Tuesday, 22 December 2020
This is an opinion article by an external contributor. The views belong to the writer.

In recent years, there has been a growing interest in an undeniably political theme in Europe: the politicization of Muslim women’s bodies through the visibility of the so-called “Islamic” headscarf in the public space, which is often considered an affront or even a threat to Western values.

As mentioned in my previous opinion piece, Headscarf ban: Belgian Muslim women are resisting in order to free themselves, and for more than 20 years now, the endlessly repeated and unsuccessful discussions on the “politicization of the veil”[1] have had a long history in European politics. Women’s bodies are a battleground in times of crisis, especially in the current context of ethnic and religious pre-eminence.

Indeed, the racial and religious question, which is eminently political, guides the forms of mobilization and socio-political actions of so-called “racialized” women of the Muslim faith.

In this deleterious and exacerbated post-9.11 political context towards Islam, a new profile of both feminist and Muslim women is emerging, whose confusing, disturbing and yet inclusive rhetoric will challenge the normativity of a dominant feminist thought in the West.

Yet this identity of “hybrid” and subversive women indeed inspires a generation of Muslim women today: women who have chosen to be politically and religiously autonomous and free in the face of an unequal society that undermines them, whom they denounce and challenge in a critical, determined and persistent dialogue.

From then on, they acquire social, political and religious legitimacy while shattering the “conventional wisdom” to which one would like to assign them.

In “A Muslim feminism – and why not?”[2] (preface by Alain Gresh), which was reissued last March 2020, we are committed to updating the history and memory of these movements, while returning to the political, religious and conceptual issues they raise in the academic, religious and civil society fields.

On the other hand, the book aims to shed light on those who carry this struggle, and who have appropriated spaces for contestation and negotiation from the religious spheres to the so-called mainstream feminist movements.

Like contemporary feminism in the West, Muslim feminisms have been crossed by different currents of thought and have conveyed ideas for decades.
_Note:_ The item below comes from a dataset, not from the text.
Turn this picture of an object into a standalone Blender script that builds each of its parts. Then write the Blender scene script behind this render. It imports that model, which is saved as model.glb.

However, it is only very recently that these movements have been made visible in the French-language media, where the demands of these activists of a new kind resonate. In recent decades, they have contributed to this theoretical and practical revolution and shift in focus, while at the same time initiating an unprecedented shift towards diversity.

In recent years, the underlying conceptual framework of Muslim feminism has given feminist thought and each of us the opportunity to question our own blind spots. It has unquestionably become one of the fashion terms that mobilize the heart of Muslim women’s associations, as it is rather (de)politicized and dynamic while allowing a non-binary and rather solidarity-based approach between women from different backgrounds, as well as remaining in tune with our era marked by identity hybridities.
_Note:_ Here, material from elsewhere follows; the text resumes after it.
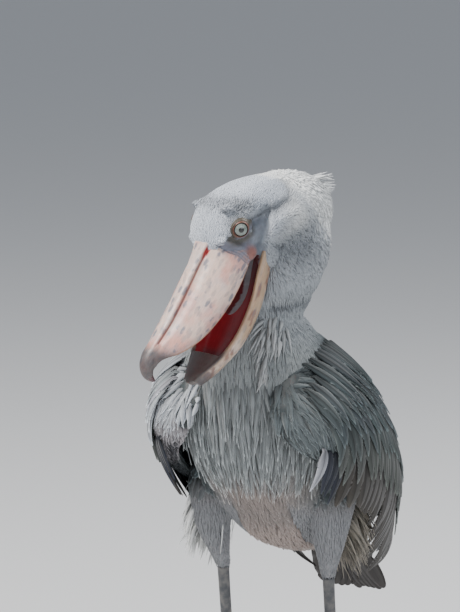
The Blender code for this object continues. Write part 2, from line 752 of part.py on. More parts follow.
LEG_ROWS = [
    (0.029, 0.4275, 0.0088, 0.0092),
    (0.036, 0.380, 0.0084, 0.0090),
    (0.046, 0.320, 0.0092, 0.0100),
    (0.052, 0.290, 0.0118, 0.0140),
    (0.052, 0.268, 0.0124, 0.0150),
    (0.047, 0.240, 0.0094, 0.0112),
    (0.036, 0.150, 0.0082, 0.0092),
    (0.026, 0.060, 0.0086, 0.0094),
    (0.020, 0.026, 0.0110, 0.0118),
    (0.018, 0.0145, 0.0110, 0.0120),
]


def make_leg(side):
    rings = []
    read = spline([(0.0, y, z, w, d, d) for y, z, w, d in LEG_ROWS], 15)
    for row in read:
        centre = Vector((LEG_X * side, row[1], row[2]))
        rings.append(round_ring(centre, Vector((1, 0, 0)), Vector((0, 1, 0)), *row[3:6], count=10))
    return tube("leg_left" if side > 0 else "leg_right", rings)


# Toes: name, direction from straight ahead, length, half width
TOES = [
    ("inner", -24.0, 0.118, 0.0078),
    ("middle", 2.0, 0.158, 0.0085),
    ("outer", 28.0, 0.132, 0.0078),
    ("hind", 172.0, 0.072, 0.0076),
]
CLAW_LENGTH = 0.026


def toe_frame(side, heading):
    angle = math.radians(heading)
    return Vector((math.sin(angle) * side, -math.cos(angle), 0.0))


def flat_ring(centre, across, width, height):
    """An outline that is flat underneath and rounded on top."""
    ring = [centre + across * (-width * 0.72), centre + across * (width * 0.72)]
    for i in range(6):
        angle = math.pi * i / 5
        high = height * (0.42 + 0.58 * math.sin(angle))
        ring.append(centre + across * (math.cos(angle) * width) + Vector((0, 0, high)))
    return ring


def make_toe(side, name, heading, length, width):
    along = toe_frame(side, heading)
    across = Vector((0, 0, 1)).cross(along)
    root = Vector((LEG_X * side, FOOT_Y, 0.0))
    start = 0.002
    rings = []
    count = 6
    for i in range(count):
        t = i / (count - 1)
        swell = 1.0 + 0.08 * math.cos(t * math.pi * 5)
        taper = 1.0 - 0.30 * t
        if i == count - 1:
            taper *= 0.72
        rings.append(flat_ring(root + along * (start + (length - start) * t), across,
                               width * swell * taper, TOE_HEIGHT * (1.0 - 0.28 * t) * (0.92 + 0.08 * swell)))
    made = tube(f"toe_{name}_" + ("left" if side > 0 else "right"), rings)
    return made


def make_foot(side):
    """The toes joined by the pad under the tarsus."""
    toes = [make_toe(side, *spec) for spec in TOES]
    return joined("foot_left" if side > 0 else "foot_right", [make_palm(side), *toes])


def make_claw(side, name, heading, length, width):
    along = toe_frame(side, heading)
    across = Vector((0, 0, 1)).cross(along)
    root = Vector((LEG_X * side, FOOT_Y, 0.0)) + along * (length + GAP)
    rings = []
    for i in range(6):
        t = i / 5
        high = 0.0056 + 0.0022 * math.sin(t * math.pi) - 0.0040 * t
        thick = 0.0036 * (1 - t) ** 0.7 + 0.0005
        rings.append(round_ring(root + along * (CLAW_LENGTH * t) + Vector((0, 0, high)), across,
                                Vector((0, 0, 1)), thick * 0.8, thick, thick * 0.8, count=6))
    return tube(f"claw_{name}_" + ("left" if side > 0 else "right"), rings)


def make_palm(side):
    """The pad where the toes meet under the tarsus."""
    centre = Vector((LEG_X * side, FOOT_Y, 0.0))
    rings = []
    for high, width in ((0.0, 0.0100), (0.003, 0.0120), (0.009, 0.0122), (0.0142, 0.0105)):
        rings.append(round_ring(centre + Vector((0, 0, high)), Vector((1, 0, 0)), Vector((0, 1, 0)),
                                width, width, width, count=14))
    return tube("palm_" + ("left" if side > 0 else "right"), rings)


def evaluated(made, solver="EXACT"):
    """Applies an object's modifiers to its own mesh."""
    graph = bpy.context.evaluated_depsgraph_get()
    mesh = bpy.data.meshes.new_from_object(made.evaluated_get(graph))
    made.modifiers.clear()
    made.data = mesh
    return made


def largest_only(made):
    """Keeps only the largest closed surface of a mesh."""
    shape = bmesh.new()
    shape.from_mesh(made.data)
    left = set(shape.verts)
    groups = []
    while left:
        todo = [left.pop()]
        group = list(todo)
        while todo:
            for edge in todo.pop().link_edges:
                for vert in edge.verts:
                    if vert in left:
                        left.discard(vert)
                        todo.append(vert)
                        group.append(vert)
        groups.append(group)

    def span(group):
        reach = np.array([v.co for v in group])
        return float(np.linalg.norm(reach.max(0) - reach.min(0)))

    groups.sort(key=span, reverse=True)
    for group in groups[1:]:
        bmesh.ops.delete(shape, geom=group, context="VERTS")
    shape.to_mesh(made.data)
    shape.free()
    return made


def joined(name, pieces, solver="MANIFOLD"):
    """One closed body from several that overlap."""
    first = pieces[0]
    group = bpy.data.collections.new(name + "_pieces")
    for piece in pieces[1:]:
        group.objects.link(piece)
    union = first.modifiers.new("join", "BOOLEAN")
    union.operation = "UNION"
    union.solver = solver
    union.operand_type = "COLLECTION"
    union.collection = group
    evaluated(first)
    for piece in pieces[1:]:
        bpy.data.objects.remove(piece)
    bpy.data.collections.remove(group)
    first.name = name
    return largest_only(first)


def swollen(made, by):
    """A copy that stands off the original by a small distance, to cut a neighbour clear of it."""
    shape = bmesh.new()
    shape.from_mesh(made.data)
    shape.normal_update()
    moves = [(v, v.normal.copy() * (by * v.calc_shell_factor())) for v in shape.verts]
    for vert, move in moves:
        vert.co += move
    mesh = bpy.data.meshes.new(made.name + "_clear")
    shape.to_mesh(mesh)
    shape.free()
    copy = bpy.data.objects.new(made.name + "_clear", mesh)
    bpy.context.scene.collection.objects.link(copy)
    return copy


def cut_clear(made, others, by=GAP, solver="MANIFOLD"):
    """Cuts an object so that it stays clear of its neighbours by a small gap."""
    for other in others:
        cutter = swollen(other, by)
        cut = made.modifiers.new("cut", "BOOLEAN")
        cut.operation = "DIFFERENCE"
        cut.solver = solver
        cut.object = cutter
        evaluated(made)
        bpy.data.objects.remove(cutter)
    return largest_only(made)


def centre_on_floor(group):
    """Moves all the meshes alike, so that the middle of their box's foot is the origin."""
    reach = np.array([v.co for made in group for v in made.data.vertices])
    low, high = reach.min(axis=0), reach.max(axis=0)
    move = Matrix.Translation((-(low[0] + high[0]) / 2, -(low[1] + high[1]) / 2, -low[2]))
    for made in group:
        made.data.transform(move)


def carve(made, cutter, solver="MANIFOLD"):
    """Cuts one shape out of an object."""
    cut = made.modifiers.new("carve", "BOOLEAN")
    cut.operation = "DIFFERENCE"
    cut.solver = solver
    cut.object = cutter
    evaluated(made)
    bpy.data.objects.remove(cutter)
    return largest_only(made)


def paint(made, name, colour, roughness):
    material = bpy.data.materials.get(name) or bpy.data.materials.new(name)
    material.use_nodes = True
    shader = material.node_tree.nodes["Principled BSDF"]
    shader.inputs["Base Color"].default_value = (*colour, 1.0)
    shader.inputs["Roughness"].default_value = roughness
    shader.inputs["Metallic"].default_value = 0.0
    made.data.materials.clear()
    made.data.materials.append(material)


SLATE = ("slate_feathers", (0.33, 0.36, 0.40), 0.85)
PALE = ("pale_feathers", (0.50, 0.53, 0.57), 0.85)
HORN = ("bill_horn", (0.72, 0.60, 0.53), 0.45)
EYEBALL = ("eyeball", (0.55, 0.60, 0.58), 0.10)
LEG = ("leg_scales", (0.12, 0.13, 0.14), 0.60)
CLAW = ("claw_horn", (0.08, 0.07, 0.06), 0.40)


def main():
    for old in list(bpy.data.objects):
        bpy.data.objects.remove(old)
    eyes = [ball(f"eye_{name}", at_head(EYE[0], sign * EYE[1], EYE[2]), EYE_RADIUS)
            for name, sign in (("left", 1), ("right", -1))]
    upper = joined("bill_upper", [make_upper_bill(), make_hook()])
    for sign in (1, -1):
        carve(upper, make_nostril(sign))
    lower = make_lower_bill()
    torso = make_torso()
    head = cut_clear(finish_head(make_head()), [*eyes, upper, lower])
    neck = cut_clear(make_neck(), [torso, head, upper, *eyes])
    cut_clear(neck, [lower], 2.6 * GAP)
    tail = cut_clear(make_tail(), [torso])
    thighs, legs, wings, feet, claws = [], [], [], [], []
    for side in (1, -1):
        legs.append(make_leg(side))
        thighs.append(cut_clear(finish_thigh(make_thigh(side), side), [torso, legs[-1]]))
        feet.append(cut_clear(make_foot(side), [legs[-1]]))
        for spec in TOES:
            claws.append(make_claw(side, *spec))
    for side in (1, -1):
        wings.append(cut_clear(make_wing(side), [torso, neck, tail, *thighs]))
    cut_clear(finish_torso(torso, wings), [lower], 2 * GAP)
    centre_on_floor([o for o in bpy.data.objects if o.type == "MESH"])
    for made in (torso, neck, *wings, tail, *thighs, head):
        paint(made, *SLATE)
    for made in (upper, lower):
        paint(made, *HORN)
    for made in eyes:
        paint(made, *EYEBALL)
    for made in (*legs, *feet):
        paint(made, *LEG)
    for made in claws:
        paint(made, *CLAW)


main()
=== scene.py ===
# %% [markdown]
# # A shoebill, dressed feather by feather
#
# The solids of this museum model come in as a fixed frame. They carry the true outline, but they are
# faceted and plain. This script gives them their looks: one smooth skin under a coat of some tens of
# thousands of small feathers, wings and tail of real vanes, a horny bill, wet eyes and scaly legs.
# Everything is drawn by rules from a few sizes in metres, so a reader can change one and run it again.

# %% Load the frame
import json
import math
import time

import bpy
import numpy as np
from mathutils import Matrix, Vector
from mathutils.bvhtree import BVHTree
from mathutils.kdtree import KDTree

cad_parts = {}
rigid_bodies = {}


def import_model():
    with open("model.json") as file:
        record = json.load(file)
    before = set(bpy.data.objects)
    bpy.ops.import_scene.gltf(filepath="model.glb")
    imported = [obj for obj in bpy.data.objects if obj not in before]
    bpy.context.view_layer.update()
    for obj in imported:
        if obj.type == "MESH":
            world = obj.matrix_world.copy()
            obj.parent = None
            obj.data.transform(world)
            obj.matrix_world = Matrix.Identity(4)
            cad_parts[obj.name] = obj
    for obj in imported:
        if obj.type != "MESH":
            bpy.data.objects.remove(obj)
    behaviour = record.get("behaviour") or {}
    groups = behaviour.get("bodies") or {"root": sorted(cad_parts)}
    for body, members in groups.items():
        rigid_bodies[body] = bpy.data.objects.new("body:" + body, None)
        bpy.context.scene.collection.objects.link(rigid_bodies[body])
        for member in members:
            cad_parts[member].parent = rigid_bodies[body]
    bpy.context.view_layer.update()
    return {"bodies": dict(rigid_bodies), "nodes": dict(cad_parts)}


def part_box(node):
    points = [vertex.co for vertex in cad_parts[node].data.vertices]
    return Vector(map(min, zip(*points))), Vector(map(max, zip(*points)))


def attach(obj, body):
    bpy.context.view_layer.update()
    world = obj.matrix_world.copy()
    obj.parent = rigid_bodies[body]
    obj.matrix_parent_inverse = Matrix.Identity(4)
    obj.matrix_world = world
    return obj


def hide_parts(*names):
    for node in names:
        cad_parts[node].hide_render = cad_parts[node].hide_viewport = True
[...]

Over the last 5 years, we have truly witnessed the emergence of a Muslim post-feminism which has resulted in the political and intellectual maturation of Muslim women in terms of ideas, and which has opened new windows of hope in this quest for freedom beyond the need to mobilize the religious frame of reference.

They are no longer “prisoners” of the pre-eminence of their religious identity, which according to some polarizes and engages in the promotion of a “2.0 Muslim feminism” that is above all concerned with intersectional solidarity. They advocate for a more inclusive and promising feminist movement, recognizing the constitutive diversity of women across ethnic, religious, racial and gender boundaries.

Today, Muslim feminists in Europe are contributing to the history of women’s resistance, revolutionising the collective perception of the stereotypical image of Muslim women and promoting a revolution of solidarity.

A struggle beyond religious affiliation, a depoliticization of the issue of Muslim women in order to repoliticize this “Us, women” in the face of time and identities and in the light of a “2.0 MUSLIM FEMINISM”.

Frantz FANON said that “the great confrontation cannot be postponed indefinitely”. Let us hope that this movement of women will produce a salutary confrontation of ideas and beliefs that will open up horizons of hope and solidarity among all women who love justice.

[1] Françoise Lorcerie, La politisation du voile en France, en Europe et dans le monde arabe [Politicization of the veil in France, in Europe and in the Arab world], Paris, Ed. L’Harmattan, 2005, 266

[2] Sentence now mythical from Christine DELPHY, pronounced on February 4, 2004 at the Trianon during an intervention within the framework of the Collective “A school for all boys and girls”.